Hardy was born in 1840, and finished his first novel in 1867 however he was unable to find a publisher. His friend George Meredith (writer of The Egoist, which I plan on reading in the coming weeks) thankfully encouraged him to persevere. Tess of the d'Urbervilles: A Pure Woman Faithfully Presented was first published in 1891, towards the end of Queen Victoria's reign.
A. N. Wilson, in The Victorians (on my currently-reading pile) describes Hardy as "the most spiritually engaged of all great Victorian writers" and favourably compares them with Carlyle, Dostoyevsky, and Solzhenitsyn in this passage which I rather enjoyed:
Thomas Hardy (1840 - 1928) is one of those great writers - Carlyle was one, in the late twentieth century Solzhenitsyn was another - who do not merely produce great artworks, but who seem to embody in their life-pilgrimage deep truths about the nature of their own times. None were 'typical' - whatever that may mean - as Scot, Russian, or Englishman. All were in fact outsiders. But in their lives and writings they were instinctively tuned to what was going on in their society. Dostoyevsky, half-crazy as he was, had this quality where Tolstoy for example, though obsessed by the state of Russia and the world, did not.

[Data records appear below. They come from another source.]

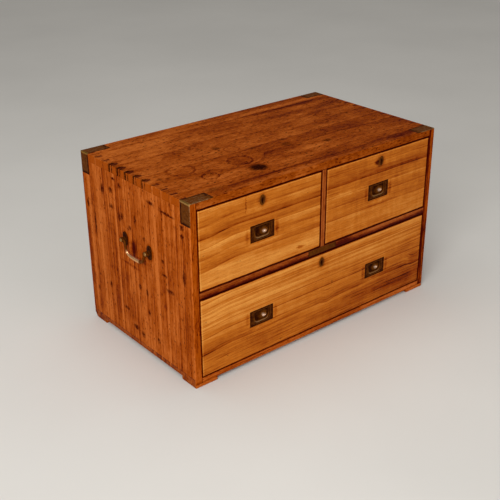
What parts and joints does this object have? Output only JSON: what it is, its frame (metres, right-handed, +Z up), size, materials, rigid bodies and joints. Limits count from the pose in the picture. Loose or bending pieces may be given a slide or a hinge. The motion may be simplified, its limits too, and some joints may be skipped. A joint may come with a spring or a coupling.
{
  "type": "campaign chest",
  "caption": "Low campaign chest with short drawers over a long drawer, flush brass bail handles, locks, brass corner straps and a drop handle on each side.",
  "frame": {"origin": "middle of the chest on the surface that it stands on", "axes": "+Z up, -Y out of the drawer fronts, +X towards the right-hand end as seen from the front"},
  "size_m": [0.957, 0.526, 0.542],
  "materials": {
    "camphor_top": "waxed, worn",
    "camphor_side": "waxed, worn",
    "camphor_front": "waxed",
    "camphor_frame": "waxed, worn",
    "camphor_base": "waxed, worn",
    "inner_wood": "bare, planed",
    "aged_brass": "dark patina, bright on worn edges",
    "brass_screws": "dark patina",
    "lock_brass": "dull",
    "iron_nails": "rusted"
  },
  "bodies": {
    "carcass": {"back_board_nails": "iron_nails", "back_boards": "inner_wood", "bottom_board": "camphor_base", "centre_guide": "inner_wood", "centre_upright": "camphor_frame", "corner_strap_screws": "brass_screws", "drawer_stops": "inner_wood", "dust_board": "inner_wood", "foot_pads": "camphor_base", "front_left_corner_strap": "aged_brass", "front_right_corner_strap": "aged_brass", "handle_post_screws": "brass_screws", "handle_posts": "aged_brass", "kickers": "inner_wood", "left_side": "camphor_side", "middle_rail": "camphor_frame", "rail_strap": "aged_brass", "rail_strap_screws": "brass_screws", "rear_left_corner_strap": "aged_brass", "rear_right_corner_strap": "aged_brass", "right_side": "camphor_side", "top_board": "camphor_top"},
    "left_drawer": {"left_drawer_back": "inner_wood", "left_drawer_bottom": "inner_wood", "left_drawer_escutcheon": "aged_brass", "left_drawer_front": "camphor_front", "left_drawer_handle_plate": "aged_brass", "left_drawer_left_side": "inner_wood", "left_drawer_lock_case": "lock_brass", "left_drawer_right_side": "inner_wood", "left_drawer_screws": "brass_screws"},
    "left_drawer_bail": {"left_drawer_handle_bail": "aged_brass"},
    "left_drawer_bolt": {"left_drawer_lock_bolt": "lock_brass"},
    "left_side_bail": {"left_side_bail": "aged_brass"},
    "long_drawer": {"long_drawer_back": "inner_wood", "long_drawer_bottom": "inner_wood", "long_drawer_escutcheon": "aged_brass", "long_drawer_front": "camphor_front", "long_drawer_left_handle_plate": "aged_brass", "long_drawer_left_side": "inner_wood", "long_drawer_lock_case": "lock_brass", "long_drawer_muntin": "inner_wood", "long_drawer_right_handle_plate": "aged_brass", "long_drawer_right_side": "inner_wood", "long_drawer_screws": "brass_screws"},
    "long_drawer_left_bail": {"long_drawer_left_handle_bail": "aged_brass"},
    "long_drawer_bolt": {"long_drawer_lock_bolt": "lock_brass"},
    "long_drawer_right_bail": {"long_drawer_right_handle_bail": "aged_brass"},
    "right_drawer": {"right_drawer_back": "inner_wood", "right_drawer_bottom": "inner_wood", "right_drawer_escutcheon": "aged_brass", "right_drawer_front": "camphor_front", "right_drawer_handle_plate": "aged_brass", "right_drawer_left_side": "inner_wood", "right_drawer_lock_case": "lock_brass", "right_drawer_right_side": "inner_wood", "right_drawer_screws": "brass_screws"},
    "right_drawer_bail": {"right_drawer_handle_bail": "aged_brass"},
    "right_drawer_bolt": {"right_drawer_lock_bolt": "lock_brass"},
    "right_side_bail": {"right_side_bail": "aged_brass"}
  },
  "joints": [
    {"name": "left_drawer_slide", "type": "slide", "parent": "carcass", "child": "left_drawer", "axis": [0, -1, 0], "range_m": [0, 0.38]},
    {"name": "right_drawer_slide", "type": "slide", "parent": "carcass", "child": "right_drawer", "axis": [0, -1, 0], "range_m": [0, 0.38]},
    {"name": "long_drawer_slide", "type": "slide", "parent": "carcass", "child": "long_drawer", "axis": [0, -1, 0], "range_m": [0, 0.38]},
    {"name": "left_drawer_bail_hinge", "type": "hinge", "parent": "left_drawer", "child": "left_drawer_bail", "pos_m": [-0.2235, -0.2587, 0.41535], "axis": [-1, 0, 0], "range_deg": [0, 90]},
    {"name": "right_drawer_bail_hinge", "type": "hinge", "parent": "right_drawer", "child": "right_drawer_bail", "pos_m": [0.2235, -0.2587, 0.41535], "axis": [-1, 0, 0], "range_deg": [0, 90]},
    {"name": "long_drawer_left_bail_hinge", "type": "hinge", "parent": "long_drawer", "child": "long_drawer_left_bail", "pos_m": [-0.227, -0.2587, 0.15785], "axis": [-1, 0, 0], "range_deg": [0, 90]},
    {"name": "long_drawer_right_bail_hinge", "type": "hinge", "parent": "long_drawer", "child": "long_drawer_right_bail", "pos_m": [0.227, -0.2587, 0.15785], "axis": [-1, 0, 0], "range_deg": [0, 90]},
    {"name": "left_drawer_bolt_slide", "type": "slide", "parent": "left_drawer", "child": "left_drawer_bolt", "axis": [0, 0, 1], "range_m": [0, 0.01]},
    {"name": "right_drawer_bolt_slide", "type": "slide", "parent": "right_drawer", "child": "right_drawer_bolt", "axis": [0, 0, 1], "range_m": [0, 0.01]},
    {"name": "long_drawer_bolt_slide", "type": "slide", "parent": "long_drawer", "child": "long_drawer_bolt", "axis": [0, 0, 1], "range_m": [0, 0.01]},
    {"name": "left_side_bail_hinge", "type": "hinge", "parent": "carcass", "child": "left_side_bail", "pos_m": [-0.471, -0.011, 0.34], "axis": [0, 1, 0], "range_deg": [-6, 180]},
    {"name": "right_side_bail_hinge", "type": "hinge", "parent": "carcass", "child": "right_side_bail", "pos_m": [0.471, -0.011, 0.34], "axis": [0, -1, 0], "range_deg": [-6, 180]}
  ]
}
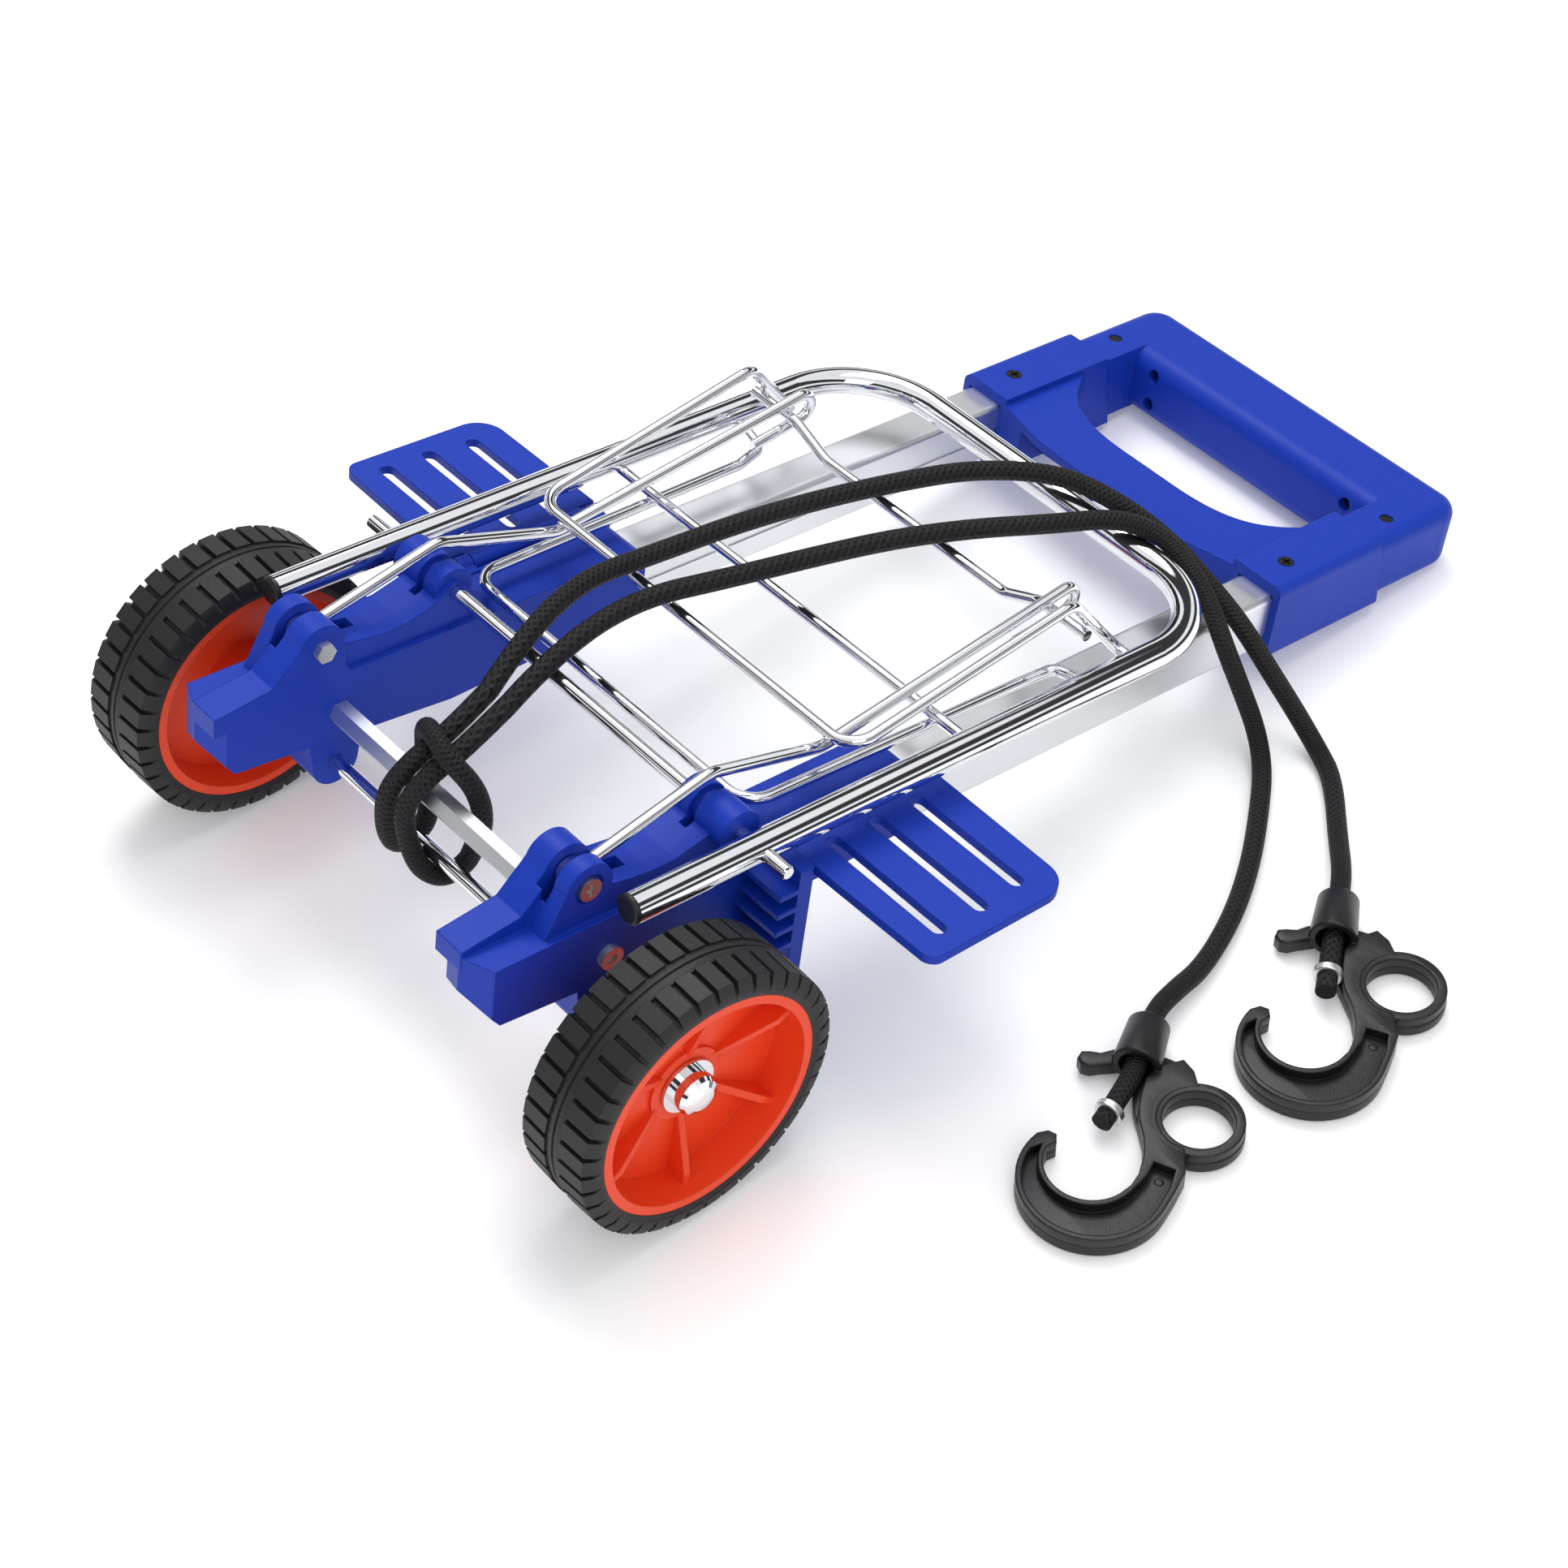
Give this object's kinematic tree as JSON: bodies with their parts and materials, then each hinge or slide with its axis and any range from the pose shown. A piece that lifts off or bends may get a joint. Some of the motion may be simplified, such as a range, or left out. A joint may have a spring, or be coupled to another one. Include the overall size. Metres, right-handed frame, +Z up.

I'm talking here less of the writers' views per se - though these are clearly affected by the phenomenon - and more the sense of inevitability about what they wrote and what they were. Whereas lesser writers imitate, pose, strike attitudes, these unfailingly truthful men have something in them of Luther's Hier stehe ich, ich kann nicht anders [Here I stand, I cannot help]. Carlyle and Dostoyevsky with their dispondent fury saw through the lie of the nineteenth century Liberalism: Solzhenitsyn saw through the much bigger and much uglier lie of Soviet communism. Hardy, in his oblique, gentle, provincial English way had a bigger target in his ever-bright blue countryman's eyes. "I have been looking for God for 50 years, and I think if he had existed I should have discovered him."It does not matter that many of Hardy's novels have creaking plots, any more than it matters that he can write on occasion with immense clumsiness - tears are "an access of eye-moisture"; early morning or suspense do not chill a man, they "cause a sensation of chilliness to pervade his frame". there is a greatness of scheme, a truthfulness about Hardy which makes his faults seem trivial.
Wilson goes on to write that in Hardy "we encounter human beings against whom all the odds are stacked", and of course, this is true of poor Tess. Hardy jumps right in, describing a chance encounter between Tess's father John and a parson, and a conversation that shapes Tess's whole life. From the opening page, her destiny is mapped:
On an evening in the latter part of May a middle-aged man was walking homeward from Shaston to the village of Marlott, in the adjoining Vale of Blackmore or Blackmoor. The pair of legs that carried him were rickety, and there was a bias in his gait which inclined him somewhat to ther left of a straight line. He occasionally gave a smart nod, as if in confirmation of some opinion, though he was not thinking fo anything in particular. An empty egg-basket was slun upon his arm, the nap of his hat was ruffled, a patch being quite worn away at the brim where his thumb came in taking it off. Presently, he was met by an elderly parson astride a gray mare, who, as he rode, hummed a wandering tune.'Good night t'ee,' said the man with the basket.'Good night, Sir John,' said the parson.The pedestrian, after another pace or two, halted, and turned round.'Now, sir, begging your pardon; we met last market-day on this road about this time and I zaid "Good night" and you made the reply "Good night, Sir John," as now.''I did,' said the parson.'And once before that - near a month ago.''I may have.''Then what might your meaning be in calling me "Sir John" these different times, when I be plain Jack Durbeyfield, the haggler?'The parson rode a step or two nearer.'It was only my whim,' he said; and after a moment's hesitation: 'It was on account of a discovery I made some time ago, whilst I was hunting up pedigrees for the new county history. I am Parson Tringham, the antiquary, of Stagfoot Lane. Don't you really know, Durbeyfield, that you are the lineal representative of ancient and knightly family of the d'Urbervilles, who derive their descent from Sir Pagan d'Urberville, that renowned knight who came from Normandy with William the Conqueror as appears by Battle Abbey Roll?'
Like other Hardy novels, there's a lot of "If onlys" because destiny is so inescapable, especially in the Victorian era. Their strict codes of morality were stifling, and Hardy criticised them relentlessly: even the subtitle of Tess: "A Pure Woman" was a dig, designed, apparently, to raise the middle classes eyebrows. And it did more than that, because Tess faced many criticisms. She was the victim of both destiny and moral hypocrisy, the double standard that women faced then that makes us wince today (or at least, it ought to). It's a brilliant novel, I thought at one point it was beginning to turn like Pushkin's Onegin, however it did not and that was a tragedy. I won't spoil the book for those who haven't read it, because this is one of those books that must be read by all. I did, it has to be said, choose this by chance: I made a pile of the books I mentioned in my June post and Tess was at the top, but I'm glad it was the first one I read for the Victorian Celebration: I think it was the perfect book to start with.
It's a wonderful novel, and it's an essential historical document as well. Tess is tragic, and it's worse because it might have been (probably was for many) true. It makes me angry: putting it down having finished it and asking why for the millionth time.